Extract the complete data exactly as given.

**Supplied material**
>>>>>

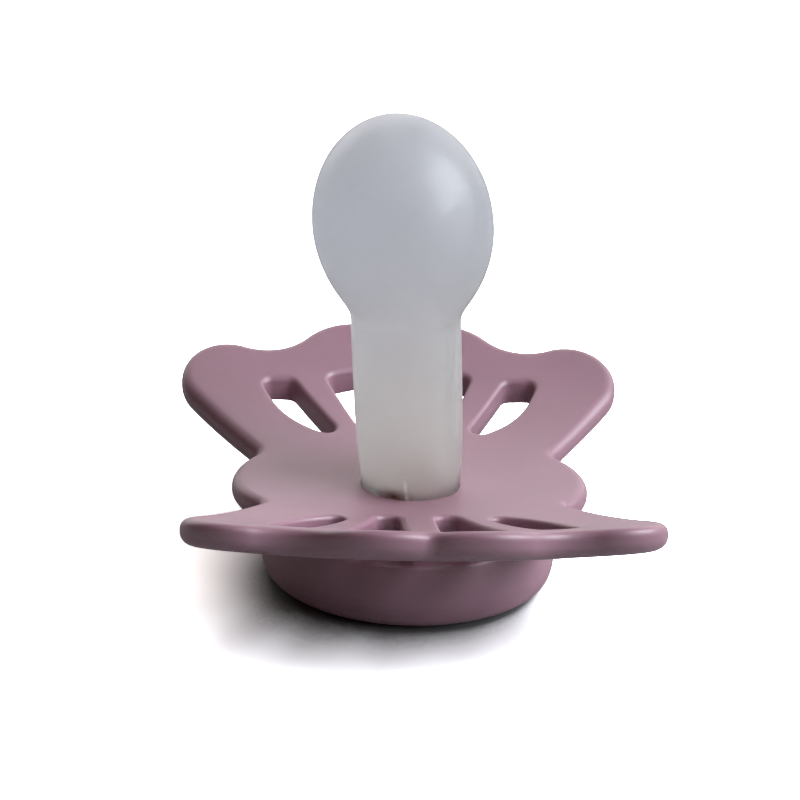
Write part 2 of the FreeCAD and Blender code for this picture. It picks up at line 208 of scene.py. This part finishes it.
def strip(rings, closed=True):
    """Quads between each ring of points and the next; rings is a (rings, points, 3) grid."""
    count = rings.shape[1]
    row = np.arange(count if closed else count - 1)
    step = np.arange(rings.shape[0] - 1)[:, None] * count
    ahead = (row + 1) % count
    quads = np.stack((step + row, step + ahead, step + count + ahead, step + count + row), -1)
    return rings.reshape(-1, 3), quads.reshape(-1, 4)


def make_piece(name, patches, material, sharp=35):
    """One mesh from patches of (points in mm, faces), welded where their edges meet."""
    mesh = bpy.data.meshes.new(name)
    points, faces, first = [], [], 0
    for patch, patch_faces in patches:
        points.append(patch)
        faces += (patch_faces + first).tolist()
        first += len(patch)
    mesh.from_pydata(np.vstack(points) * MM, [], faces)
    work = bmesh.new()
    work.from_mesh(mesh)
    bmesh.ops.remove_doubles(work, verts=work.verts, dist=weld_gap)
    bmesh.ops.dissolve_degenerate(work, edges=work.edges, dist=1e-8)
    bmesh.ops.recalc_face_normals(work, faces=work.faces)
    work.to_mesh(mesh)
    work.free()
    mesh.shade_smooth()
    mesh.set_sharp_from_angle(angle=math.radians(sharp))
    mesh.materials.append(material)
    piece = bpy.data.objects.new(name, mesh)
    bpy.context.scene.collection.objects.link(piece)
    return piece


def edge_wall(loop, into_material, radius):
    """The rounded wall of a cut edge, from the top sheet over to the under sheet.

    The loop moves into the material by the radius times one less the sine of a quarter
    turn, and drops by the radius times one less its cosine; below the middle the same
    again, mirrored.
    """
    turn = np.linspace(0, math.pi / 2, rim_rings)
    rings = []
    for side in (1, -1):
        for angle in turn[::side]:
            flat = loop + into_material * radius * (1 - math.sin(angle))
            drop = radius * (1 - math.cos(angle))
            over, under = dish(*flat.T), dish(*flat.T, drop=plate)
            height = over - drop if side == 1 else under + drop
            rings.append(np.column_stack((flat, height)))
    return strip(np.array(rings))


def turned(profile, around=192):
    """A profile of (radius, height) turned about the Z axis."""
    angles = np.linspace(0, 2 * math.pi, around, endpoint=False)
    radius, height = profile[:, 0, None], profile[:, 1, None]
    return np.stack((radius * np.cos(angles), radius * np.sin(angles),
                     height + 0 * angles), axis=-1)


def vent_loops():
    """The eight vents: the two of one quarter, mirrored four ways and kept anticlockwise."""
    quarter = (rounded(side_vent, side_vent_radii), rounded(middle_vent, middle_vent_radii))
    loops = []
    for across, along in ((1, 1), (-1, 1), (-1, -1), (1, -1)):
        for vent in quarter:
            loop = vent * (across, along)
            loops.append(loop if across * along == 1 else loop[::-1])
    return loops


def build_shield(material):
    """Top and under sheets on the dish, rounded walls round every edge, and the collar."""
    edge = shield_edge()
    rim_inward = -outward_of(edge)
    vents = vent_loops()
    patches = [edge_wall(edge, rim_inward, rim_round)]
    borders = [edge + rim_inward * rim_round]
    for vent in vents:
        away = outward_of(vent)
        patches.append(edge_wall(vent, away, vent_round))
        borders.append(vent + away * vent_round)

    quarter_turn = np.linspace(0, math.pi / 2, mouth_rings)
    mouth = np.column_stack((neck_hole + hole_round * (1 - np.sin(quarter_turn)),
                             shield_top - hole_round * (1 - np.cos(quarter_turn))))
    below = np.array(((neck_hole, seat_height), (collar_bore, seat_height),
                      (collar_bore, collar_foot), (collar_radius, collar_foot),
                      *bead_profile, (collar_radius, shield_top - plate)))
    rings = turned(np.vstack((mouth, below)))
    rings[0, :, 2] = dish(rings[0, :, 0], rings[0, :, 1])
    rings[-1, :, 2] = dish(rings[-1, :, 0], rings[-1, :, 1], drop=plate)
    patches.append(strip(rings))

    for end, drop in ((0, 0.0), (-1, plate)):
        flat, faces = fill([*borders, rings[end, :, :2]])
        height = dish(flat[:, 0], flat[:, 1], drop=drop)
        patches.append((np.column_stack((flat, height)), faces))
    return make_piece("shield_plate", patches, material)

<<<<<

**Task solution**
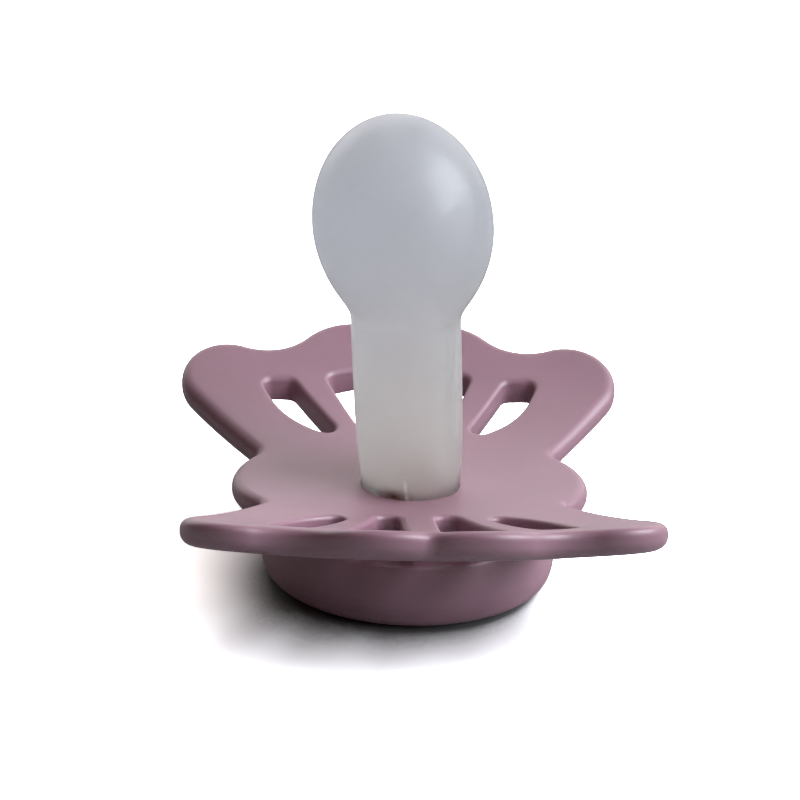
Write part 2 of the FreeCAD and Blender code for this picture. It picks up at line 208 of scene.py. This part finishes it.
def strip(rings, closed=True):
    """Quads between each ring of points and the next; rings is a (rings, points, 3) grid."""
    count = rings.shape[1]
    row = np.arange(count if closed else count - 1)
    step = np.arange(rings.shape[0] - 1)[:, None] * count
    ahead = (row + 1) % count
    quads = np.stack((step + row, step + ahead, step + count + ahead, step + count + row), -1)
    return rings.reshape(-1, 3), quads.reshape(-1, 4)


def make_piece(name, patches, material, sharp=35):
    """One mesh from patches of (points in mm, faces), welded where their edges meet."""
    mesh = bpy.data.meshes.new(name)
    points, faces, first = [], [], 0
    for patch, patch_faces in patches:
        points.append(patch)
        faces += (patch_faces + first).tolist()
        first += len(patch)
    mesh.from_pydata(np.vstack(points) * MM, [], faces)
    work = bmesh.new()
    work.from_mesh(mesh)
    bmesh.ops.remove_doubles(work, verts=work.verts, dist=weld_gap)
    bmesh.ops.dissolve_degenerate(work, edges=work.edges, dist=1e-8)
    bmesh.ops.recalc_face_normals(work, faces=work.faces)
    work.to_mesh(mesh)
    work.free()
    mesh.shade_smooth()
    mesh.set_sharp_from_angle(angle=math.radians(sharp))
    mesh.materials.append(material)
    piece = bpy.data.objects.new(name, mesh)
    bpy.context.scene.collection.objects.link(piece)
    return piece


def edge_wall(loop, into_material, radius):
    """The rounded wall of a cut edge, from the top sheet over to the under sheet.

    The loop moves into the material by the radius times one less the sine of a quarter
    turn, and drops by the radius times one less its cosine; below the middle the same
    again, mirrored.
    """
    turn = np.linspace(0, math.pi / 2, rim_rings)
    rings = []
    for side in (1, -1):
        for angle in turn[::side]:
            flat = loop + into_material * radius * (1 - math.sin(angle))
            drop = radius * (1 - math.cos(angle))
            over, under = dish(*flat.T), dish(*flat.T, drop=plate)
            height = over - drop if side == 1 else under + drop
            rings.append(np.column_stack((flat, height)))
    return strip(np.array(rings))


def turned(profile, around=192):
    """A profile of (radius, height) turned about the Z axis."""
    angles = np.linspace(0, 2 * math.pi, around, endpoint=False)
    radius, height = profile[:, 0, None], profile[:, 1, None]
    return np.stack((radius * np.cos(angles), radius * np.sin(angles),
                     height + 0 * angles), axis=-1)


def vent_loops():
    """The eight vents: the two of one quarter, mirrored four ways and kept anticlockwise."""
    quarter = (rounded(side_vent, side_vent_radii), rounded(middle_vent, middle_vent_radii))
    loops = []
    for across, along in ((1, 1), (-1, 1), (-1, -1), (1, -1)):
        for vent in quarter:
            loop = vent * (across, along)
            loops.append(loop if across * along == 1 else loop[::-1])
    return loops


def build_shield(material):
    """Top and under sheets on the dish, rounded walls round every edge, and the collar."""
    edge = shield_edge()
    rim_inward = -outward_of(edge)
    vents = vent_loops()
    patches = [edge_wall(edge, rim_inward, rim_round)]
    borders = [edge + rim_inward * rim_round]
    for vent in vents:
        away = outward_of(vent)
        patches.append(edge_wall(vent, away, vent_round))
        borders.append(vent + away * vent_round)

    quarter_turn = np.linspace(0, math.pi / 2, mouth_rings)
    mouth = np.column_stack((neck_hole + hole_round * (1 - np.sin(quarter_turn)),
                             shield_top - hole_round * (1 - np.cos(quarter_turn))))
    below = np.array(((neck_hole, seat_height), (collar_bore, seat_height),
                      (collar_bore, collar_foot), (collar_radius, collar_foot),
                      *bead_profile, (collar_radius, shield_top - plate)))
    rings = turned(np.vstack((mouth, below)))
    rings[0, :, 2] = dish(rings[0, :, 0], rings[0, :, 1])
    rings[-1, :, 2] = dish(rings[-1, :, 0], rings[-1, :, 1], drop=plate)
    patches.append(strip(rings))

    for end, drop in ((0, 0.0), (-1, plate)):
        flat, faces = fill([*borders, rings[end, :, :2]])
        height = dish(flat[:, 0], flat[:, 1], drop=drop)
        patches.append((np.column_stack((flat, height)), faces))
    return make_piece("shield_plate", patches, material)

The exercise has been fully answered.